Trapping Mix
From Bill Verco's "Fifty Years Aloft."

Although I use only peas and wheat for flying, for trapping purposes and before they went away for a race, I did use a special mixture which had been given to me at one time by an old pigeon flyer.

I remember him well and the story he told me about how he received this recipe. He went away from Australia in the 1914-18 war.

While over in Europe he eventually arrived in Belgium where he decided to stop for a few years. He became an apprentice to one of the top Belgian flyers. This Belgian flyer always used this recipe.

After he finished his apprenticeship and came back to Adelaide, he decided to use it himself and found it immediately to be very successful. For many years he made it up and supplied it to me, but I could never find out what the ingredients were.

When he stopped flying he said "Bill, I'm going to give you that recipe", and he did so here it is for what it is worth.

1/2 kilo nigra
1 kilo milo
1 kilo rice
1 kg linseed
1 kg rolled oats (whole oats)
1 kg canary seed
1/2 kg rape
12 eggs
3 tablespoons of Parish's chemical food or an equivalent iron compound
3 tablespoons of sugar
1 glass sweet sherry
3 tablespoons of calcium

Mix the Parish's chemical, sugar, eggs, sweet sherry and calcium together. When it is well mixed, pour it over the seeds which have been well mixed Put it out in the sun to dry. It will be quite lumpy to start with, butjust keep breaking the lumps up until eventually it looks like an ordinary seed with a sweet sherry type smell. When it is dry put it in a bag which can be aerated I prefer a bag to a drum as it allows the air to go through the seed.

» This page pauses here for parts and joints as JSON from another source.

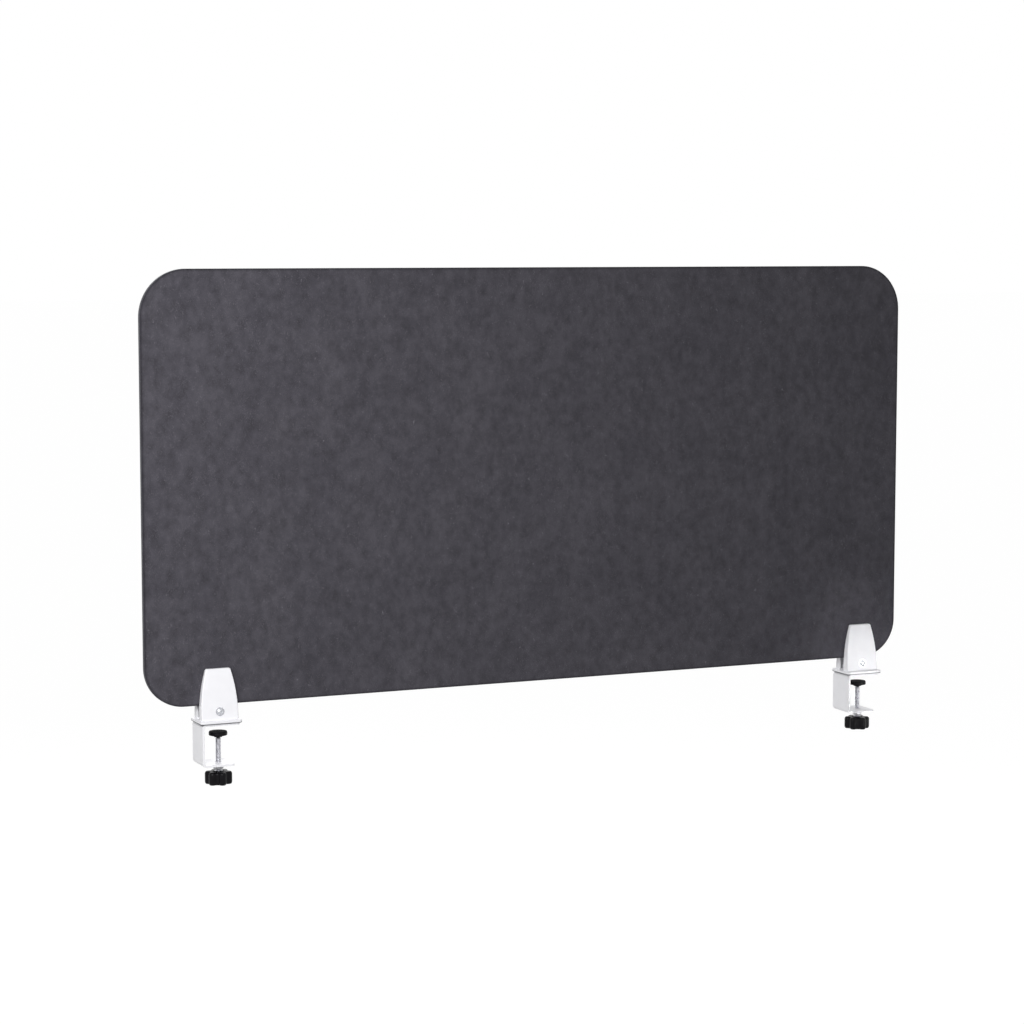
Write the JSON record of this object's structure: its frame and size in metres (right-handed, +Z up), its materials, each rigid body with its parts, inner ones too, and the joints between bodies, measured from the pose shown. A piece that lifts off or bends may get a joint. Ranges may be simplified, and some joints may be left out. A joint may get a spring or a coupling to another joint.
{
  "type": "desk divider screen",
  "caption": "Clamp-on desk divider: a rounded felt board gripped at its lower edge by tapered jaws on screw clamps with star knobs.",
  "frame": {"origin": "on the desk's top face, midway along the board and in the middle of its thickness", "axes": "+X along the board, +Y to the back, +Z up; the front with the bolt heads faces -Y"},
  "size_m": [1.2, 0.05, 0.712],
  "materials": {
    "felt": "pressed polyester felt, mottled charcoal",
    "white_paint": "white powder coat, satin",
    "grey_rubber": "matt grey rubber sheet",
    "zinc_steel": "bright zinc-plated steel",
    "black_plastic": "moulded black plastic, satin",
    "black_rubber": "matt black rubber"
  },
  "bodies": {
    "clamps": {"left_rear_jaw": "white_paint", "left_rear_grip_pad": "grey_rubber", "left_jaw_nut": "zinc_steel", "left_foot_gasket": "grey_rubber", "left_c_bracket": "white_paint", "left_bracket_screws": "zinc_steel", "left_spindle_nut": "white_paint", "right_rear_jaw": "white_paint", "right_rear_grip_pad": "grey_rubber", "right_jaw_nut": "zinc_steel", "right_foot_gasket": "grey_rubber", "right_c_bracket": "white_paint", "right_bracket_screws": "zinc_steel", "right_spindle_nut": "white_paint"},
    "board": {"felt_panel": "felt"},
    "left_front_jaw": {"left_front_jaw": "white_paint", "left_front_grip_pad": "grey_rubber"},
    "left_jaw_bolt": {"left_jaw_bolt": "zinc_steel", "left_jaw_bolt_washer": "zinc_steel"},
    "left_pad": {"left_swivel_pad": "black_plastic", "left_pad_facing": "black_rubber"},
    "left_screw": {"left_spindle": "zinc_steel", "left_knob": "black_plastic", "left_knob_insert": "zinc_steel"},
    "right_front_jaw": {"right_front_jaw": "white_paint", "right_front_grip_pad": "grey_rubber"},
    "right_jaw_bolt": {"right_jaw_bolt": "zinc_steel", "right_jaw_bolt_washer": "zinc_steel"},
    "right_pad": {"right_swivel_pad": "black_plastic", "right_pad_facing": "black_rubber"},
    "right_screw": {"right_spindle": "zinc_steel", "right_knob": "black_plastic", "right_knob_insert": "zinc_steel"}
  },
  "joints": [
    {"name": "board_lift", "type": "slide", "parent": "clamps", "child": "board", "axis": [0, 0, 1], "range_m": [0, 0.06]},
    {"name": "left_jaw_slide", "type": "slide", "parent": "clamps", "child": "left_front_jaw", "axis": [0, -1, 0], "range_m": [0, 0.004]},
    {"name": "left_bolt_turn", "type": "hinge", "parent": "left_front_jaw", "child": "left_jaw_bolt", "pos_m": [-0.497, -0.02, 0.019], "axis": [0, -1, 0], "range_deg": [0, 1440.1]},
    {"name": "left_pad_slide", "type": "slide", "parent": "clamps", "child": "left_pad", "axis": [0, 0, 1], "range_m": [-0.033, 0.002]},
    {"name": "left_screw_turn", "type": "hinge", "parent": "left_pad", "child": "left_screw", "pos_m": [-0.495, 0, -0.04], "axis": [0, 0, 1], "range_deg": [-9505, 577]},
    {"name": "right_jaw_slide", "type": "slide", "parent": "clamps", "child": "right_front_jaw", "axis": [0, -1, 0], "range_m": [0, 0.004]},
    {"name": "right_bolt_turn", "type": "hinge", "parent": "right_front_jaw", "child": "right_jaw_bolt", "pos_m": [0.536, -0.02, 0.019], "axis": [0, -1, 0], "range_deg": [0, 1440.1]},
    {"name": "right_pad_slide", "type": "slide", "parent": "clamps", "child": "right_pad", "axis": [0, 0, 1], "range_m": [-0.033, 0.002]},
    {"name": "right_screw_turn", "type": "hinge", "parent": "right_pad", "child": "right_screw", "pos_m": [0.538, 0, -0.04], "axis": [0, 0, 1], "range_deg": [-9505, 577]}
  ],
  "couplings": [
    {"joint": "left_bolt_turn", "follows": "left_jaw_slide", "rad_per_m": 6283.2},
    {"joint": "left_screw_turn", "follows": "left_pad_slide", "rad_per_m": 5026.5},
    {"joint": "right_bolt_turn", "follows": "right_jaw_slide", "rad_per_m": 6283.2},
    {"joint": "right_screw_turn", "follows": "right_pad_slide", "rad_per_m": 5026.5}
  ]
}
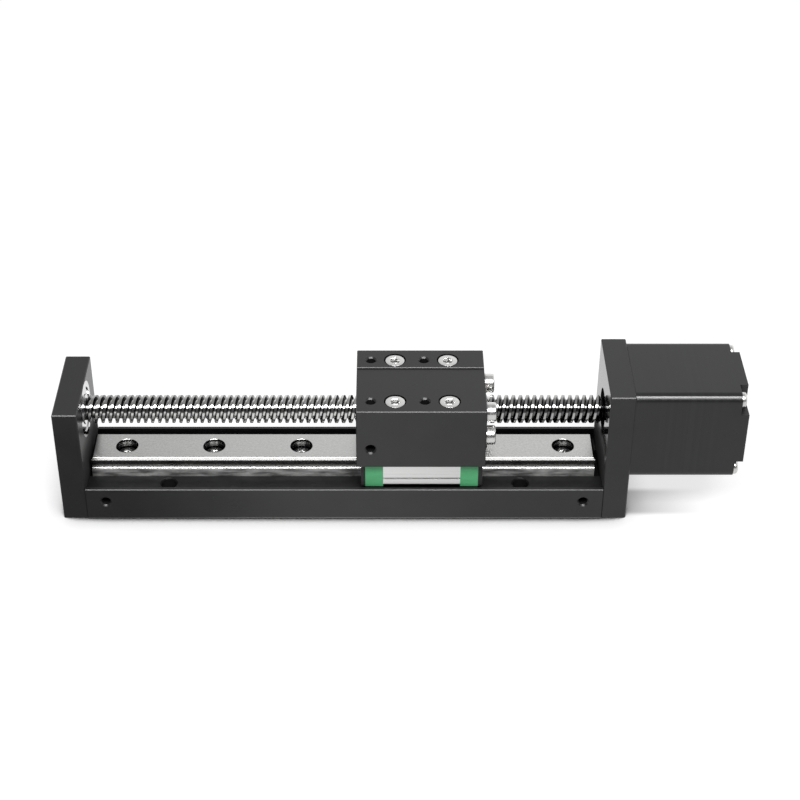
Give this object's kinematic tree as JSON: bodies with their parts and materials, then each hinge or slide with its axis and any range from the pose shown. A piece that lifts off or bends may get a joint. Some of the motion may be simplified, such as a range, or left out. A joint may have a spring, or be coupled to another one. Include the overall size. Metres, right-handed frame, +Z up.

I remember asking this old flyer just what the seed did. He said it did two things. (I can only take his word for this, but it seemed to work). He said firstly before they went it toned the blood up in the pigeons. The second thing was when they came home it removed the toxins from the body. I believe it did a third thing - they liked it and because they liked it they trapped well.

Another thing that I believe helped them to trap well was by keeping them calm. I always set out each year to train the youngsters to be very quiet and tame. I could put out my hand and they would land on my shoulder or arm.